> _Given records_:
● ● ● ● ●

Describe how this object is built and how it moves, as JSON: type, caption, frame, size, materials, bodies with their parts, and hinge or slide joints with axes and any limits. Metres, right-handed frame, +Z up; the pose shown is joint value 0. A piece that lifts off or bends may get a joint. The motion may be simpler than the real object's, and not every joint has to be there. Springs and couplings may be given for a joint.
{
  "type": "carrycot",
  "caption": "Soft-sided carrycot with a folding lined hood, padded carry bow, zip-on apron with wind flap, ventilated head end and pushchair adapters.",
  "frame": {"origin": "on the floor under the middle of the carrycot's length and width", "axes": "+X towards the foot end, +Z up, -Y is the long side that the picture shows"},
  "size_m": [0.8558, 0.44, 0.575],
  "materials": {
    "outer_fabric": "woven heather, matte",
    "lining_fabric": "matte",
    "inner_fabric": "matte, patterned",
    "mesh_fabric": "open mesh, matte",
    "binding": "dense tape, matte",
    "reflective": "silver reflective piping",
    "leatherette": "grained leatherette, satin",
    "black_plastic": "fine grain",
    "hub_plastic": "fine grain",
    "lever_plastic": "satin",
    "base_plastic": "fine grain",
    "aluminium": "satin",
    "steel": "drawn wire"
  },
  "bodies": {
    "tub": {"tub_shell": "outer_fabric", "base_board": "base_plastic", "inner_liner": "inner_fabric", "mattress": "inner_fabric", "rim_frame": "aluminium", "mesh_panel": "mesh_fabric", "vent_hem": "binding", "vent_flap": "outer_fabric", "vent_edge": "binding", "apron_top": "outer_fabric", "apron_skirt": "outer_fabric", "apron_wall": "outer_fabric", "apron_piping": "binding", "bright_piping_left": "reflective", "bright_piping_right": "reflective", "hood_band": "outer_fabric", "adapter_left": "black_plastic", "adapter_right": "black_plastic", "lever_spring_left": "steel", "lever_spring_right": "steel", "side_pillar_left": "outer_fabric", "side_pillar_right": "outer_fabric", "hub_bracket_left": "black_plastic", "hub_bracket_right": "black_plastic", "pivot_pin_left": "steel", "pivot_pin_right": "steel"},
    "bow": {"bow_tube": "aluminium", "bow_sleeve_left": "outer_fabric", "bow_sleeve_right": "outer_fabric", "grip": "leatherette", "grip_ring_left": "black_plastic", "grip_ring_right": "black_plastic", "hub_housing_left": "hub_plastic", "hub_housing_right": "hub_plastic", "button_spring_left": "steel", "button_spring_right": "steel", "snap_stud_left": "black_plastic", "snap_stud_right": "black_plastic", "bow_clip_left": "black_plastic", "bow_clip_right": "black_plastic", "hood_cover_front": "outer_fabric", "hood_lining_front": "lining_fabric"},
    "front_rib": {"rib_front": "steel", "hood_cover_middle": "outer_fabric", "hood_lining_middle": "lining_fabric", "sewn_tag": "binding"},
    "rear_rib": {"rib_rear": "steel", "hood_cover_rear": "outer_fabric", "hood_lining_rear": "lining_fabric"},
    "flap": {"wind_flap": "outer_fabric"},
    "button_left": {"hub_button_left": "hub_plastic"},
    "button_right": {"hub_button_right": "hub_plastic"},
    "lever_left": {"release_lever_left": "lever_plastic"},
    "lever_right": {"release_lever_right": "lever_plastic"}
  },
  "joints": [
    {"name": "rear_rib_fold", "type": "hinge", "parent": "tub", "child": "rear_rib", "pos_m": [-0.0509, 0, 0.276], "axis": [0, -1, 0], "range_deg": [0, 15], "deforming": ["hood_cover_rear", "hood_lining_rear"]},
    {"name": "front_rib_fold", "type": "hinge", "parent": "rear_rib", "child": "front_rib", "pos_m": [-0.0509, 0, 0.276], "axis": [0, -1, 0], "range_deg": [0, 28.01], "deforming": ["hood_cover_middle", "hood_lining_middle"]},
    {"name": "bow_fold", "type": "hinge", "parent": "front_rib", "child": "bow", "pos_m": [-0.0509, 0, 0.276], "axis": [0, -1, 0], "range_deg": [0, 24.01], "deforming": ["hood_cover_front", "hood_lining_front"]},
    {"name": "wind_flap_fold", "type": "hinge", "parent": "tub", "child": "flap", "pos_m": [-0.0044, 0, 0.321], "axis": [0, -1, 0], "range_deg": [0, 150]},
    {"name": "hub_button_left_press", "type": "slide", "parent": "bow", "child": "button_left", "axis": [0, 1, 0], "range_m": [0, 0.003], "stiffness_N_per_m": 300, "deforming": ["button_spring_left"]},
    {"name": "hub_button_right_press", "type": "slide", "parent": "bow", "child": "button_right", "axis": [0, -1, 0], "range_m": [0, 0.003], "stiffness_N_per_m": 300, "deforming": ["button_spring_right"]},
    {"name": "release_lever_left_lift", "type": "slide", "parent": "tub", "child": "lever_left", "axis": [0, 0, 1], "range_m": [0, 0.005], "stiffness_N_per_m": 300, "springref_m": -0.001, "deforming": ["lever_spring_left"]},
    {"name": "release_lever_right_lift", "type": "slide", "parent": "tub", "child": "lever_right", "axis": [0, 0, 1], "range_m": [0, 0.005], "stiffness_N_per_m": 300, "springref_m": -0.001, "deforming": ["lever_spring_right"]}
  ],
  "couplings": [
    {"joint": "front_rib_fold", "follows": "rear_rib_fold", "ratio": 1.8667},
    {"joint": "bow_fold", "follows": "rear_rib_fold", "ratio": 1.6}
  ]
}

● ● ● ● ●

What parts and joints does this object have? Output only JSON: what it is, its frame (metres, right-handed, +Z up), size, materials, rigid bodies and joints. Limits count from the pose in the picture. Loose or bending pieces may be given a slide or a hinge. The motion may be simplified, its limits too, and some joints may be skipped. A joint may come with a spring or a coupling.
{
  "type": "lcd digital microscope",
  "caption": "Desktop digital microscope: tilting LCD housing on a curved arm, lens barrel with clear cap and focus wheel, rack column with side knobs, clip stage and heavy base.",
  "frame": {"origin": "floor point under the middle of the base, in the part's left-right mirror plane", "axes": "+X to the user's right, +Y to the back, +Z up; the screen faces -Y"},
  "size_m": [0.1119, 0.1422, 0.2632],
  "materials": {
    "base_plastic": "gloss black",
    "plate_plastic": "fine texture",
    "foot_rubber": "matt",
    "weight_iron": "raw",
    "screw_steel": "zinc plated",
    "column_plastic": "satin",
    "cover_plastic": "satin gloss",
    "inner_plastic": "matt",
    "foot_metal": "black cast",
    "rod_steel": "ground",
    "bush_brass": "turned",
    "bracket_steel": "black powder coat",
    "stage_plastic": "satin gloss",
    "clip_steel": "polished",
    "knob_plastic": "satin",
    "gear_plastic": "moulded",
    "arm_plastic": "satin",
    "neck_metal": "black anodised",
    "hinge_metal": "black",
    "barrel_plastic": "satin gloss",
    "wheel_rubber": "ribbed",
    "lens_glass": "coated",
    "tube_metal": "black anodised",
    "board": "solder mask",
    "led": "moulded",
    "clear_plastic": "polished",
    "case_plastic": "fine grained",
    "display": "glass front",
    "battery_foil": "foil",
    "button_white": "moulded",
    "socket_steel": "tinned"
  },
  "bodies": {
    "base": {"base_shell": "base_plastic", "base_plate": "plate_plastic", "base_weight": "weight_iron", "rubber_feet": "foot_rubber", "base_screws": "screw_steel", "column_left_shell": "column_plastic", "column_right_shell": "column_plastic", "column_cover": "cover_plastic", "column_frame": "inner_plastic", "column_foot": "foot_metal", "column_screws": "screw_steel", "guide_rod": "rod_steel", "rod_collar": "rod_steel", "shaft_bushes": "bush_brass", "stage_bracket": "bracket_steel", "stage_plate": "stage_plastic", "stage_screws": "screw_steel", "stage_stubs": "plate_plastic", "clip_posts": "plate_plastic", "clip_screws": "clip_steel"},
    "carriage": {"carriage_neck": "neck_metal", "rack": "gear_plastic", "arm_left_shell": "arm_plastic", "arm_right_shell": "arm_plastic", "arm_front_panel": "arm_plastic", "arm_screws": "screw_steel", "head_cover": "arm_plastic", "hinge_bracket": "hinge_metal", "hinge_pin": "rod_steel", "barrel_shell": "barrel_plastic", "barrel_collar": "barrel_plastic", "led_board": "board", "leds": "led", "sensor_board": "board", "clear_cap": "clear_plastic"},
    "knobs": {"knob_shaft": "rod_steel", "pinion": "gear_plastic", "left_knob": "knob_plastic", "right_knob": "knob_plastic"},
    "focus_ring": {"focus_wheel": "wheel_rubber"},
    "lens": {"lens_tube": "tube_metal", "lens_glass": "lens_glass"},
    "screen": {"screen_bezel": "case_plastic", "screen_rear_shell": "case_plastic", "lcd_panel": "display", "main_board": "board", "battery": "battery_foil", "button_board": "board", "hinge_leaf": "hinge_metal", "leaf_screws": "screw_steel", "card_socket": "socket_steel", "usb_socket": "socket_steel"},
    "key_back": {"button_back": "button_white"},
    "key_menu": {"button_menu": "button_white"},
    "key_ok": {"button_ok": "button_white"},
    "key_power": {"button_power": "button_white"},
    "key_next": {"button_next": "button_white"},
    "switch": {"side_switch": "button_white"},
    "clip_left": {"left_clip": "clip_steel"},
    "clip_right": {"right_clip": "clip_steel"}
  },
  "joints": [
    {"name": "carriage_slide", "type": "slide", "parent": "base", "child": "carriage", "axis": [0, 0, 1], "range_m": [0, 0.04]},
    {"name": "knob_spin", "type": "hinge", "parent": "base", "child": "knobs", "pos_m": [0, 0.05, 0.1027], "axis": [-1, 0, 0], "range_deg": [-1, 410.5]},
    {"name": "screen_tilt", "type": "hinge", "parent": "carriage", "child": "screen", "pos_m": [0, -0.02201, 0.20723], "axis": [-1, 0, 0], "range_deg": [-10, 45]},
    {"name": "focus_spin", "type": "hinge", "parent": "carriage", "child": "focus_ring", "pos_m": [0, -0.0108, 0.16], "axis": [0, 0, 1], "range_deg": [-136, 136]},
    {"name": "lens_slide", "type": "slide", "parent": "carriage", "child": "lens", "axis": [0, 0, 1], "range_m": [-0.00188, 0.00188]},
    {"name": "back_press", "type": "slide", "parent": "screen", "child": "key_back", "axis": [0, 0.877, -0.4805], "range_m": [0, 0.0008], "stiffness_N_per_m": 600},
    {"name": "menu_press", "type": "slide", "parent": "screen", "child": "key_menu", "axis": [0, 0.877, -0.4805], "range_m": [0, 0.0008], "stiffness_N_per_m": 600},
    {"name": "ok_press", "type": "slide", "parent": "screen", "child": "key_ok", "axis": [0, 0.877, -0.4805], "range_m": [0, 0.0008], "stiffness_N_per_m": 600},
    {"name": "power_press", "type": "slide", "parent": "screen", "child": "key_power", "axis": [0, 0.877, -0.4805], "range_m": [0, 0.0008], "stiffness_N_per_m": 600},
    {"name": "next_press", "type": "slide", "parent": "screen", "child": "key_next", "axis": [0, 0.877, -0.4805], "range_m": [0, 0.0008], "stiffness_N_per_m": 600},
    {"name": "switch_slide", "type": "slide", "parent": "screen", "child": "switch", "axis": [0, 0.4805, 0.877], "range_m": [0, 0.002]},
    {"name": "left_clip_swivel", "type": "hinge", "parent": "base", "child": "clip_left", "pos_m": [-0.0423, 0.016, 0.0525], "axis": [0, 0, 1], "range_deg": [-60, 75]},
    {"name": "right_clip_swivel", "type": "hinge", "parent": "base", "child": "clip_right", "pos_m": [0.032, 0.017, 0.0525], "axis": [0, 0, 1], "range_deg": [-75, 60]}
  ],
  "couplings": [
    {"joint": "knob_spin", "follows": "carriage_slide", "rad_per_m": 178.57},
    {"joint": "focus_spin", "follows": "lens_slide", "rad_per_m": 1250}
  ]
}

● ● ● ● ●

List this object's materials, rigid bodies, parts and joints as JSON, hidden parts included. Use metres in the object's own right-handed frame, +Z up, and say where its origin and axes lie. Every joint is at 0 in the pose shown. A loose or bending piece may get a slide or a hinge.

● ● ● ● ●

> _The task_:
Give the number of lines in the records above that contain the word "joints". Reply with that number alone.

> _Expected answer_:
5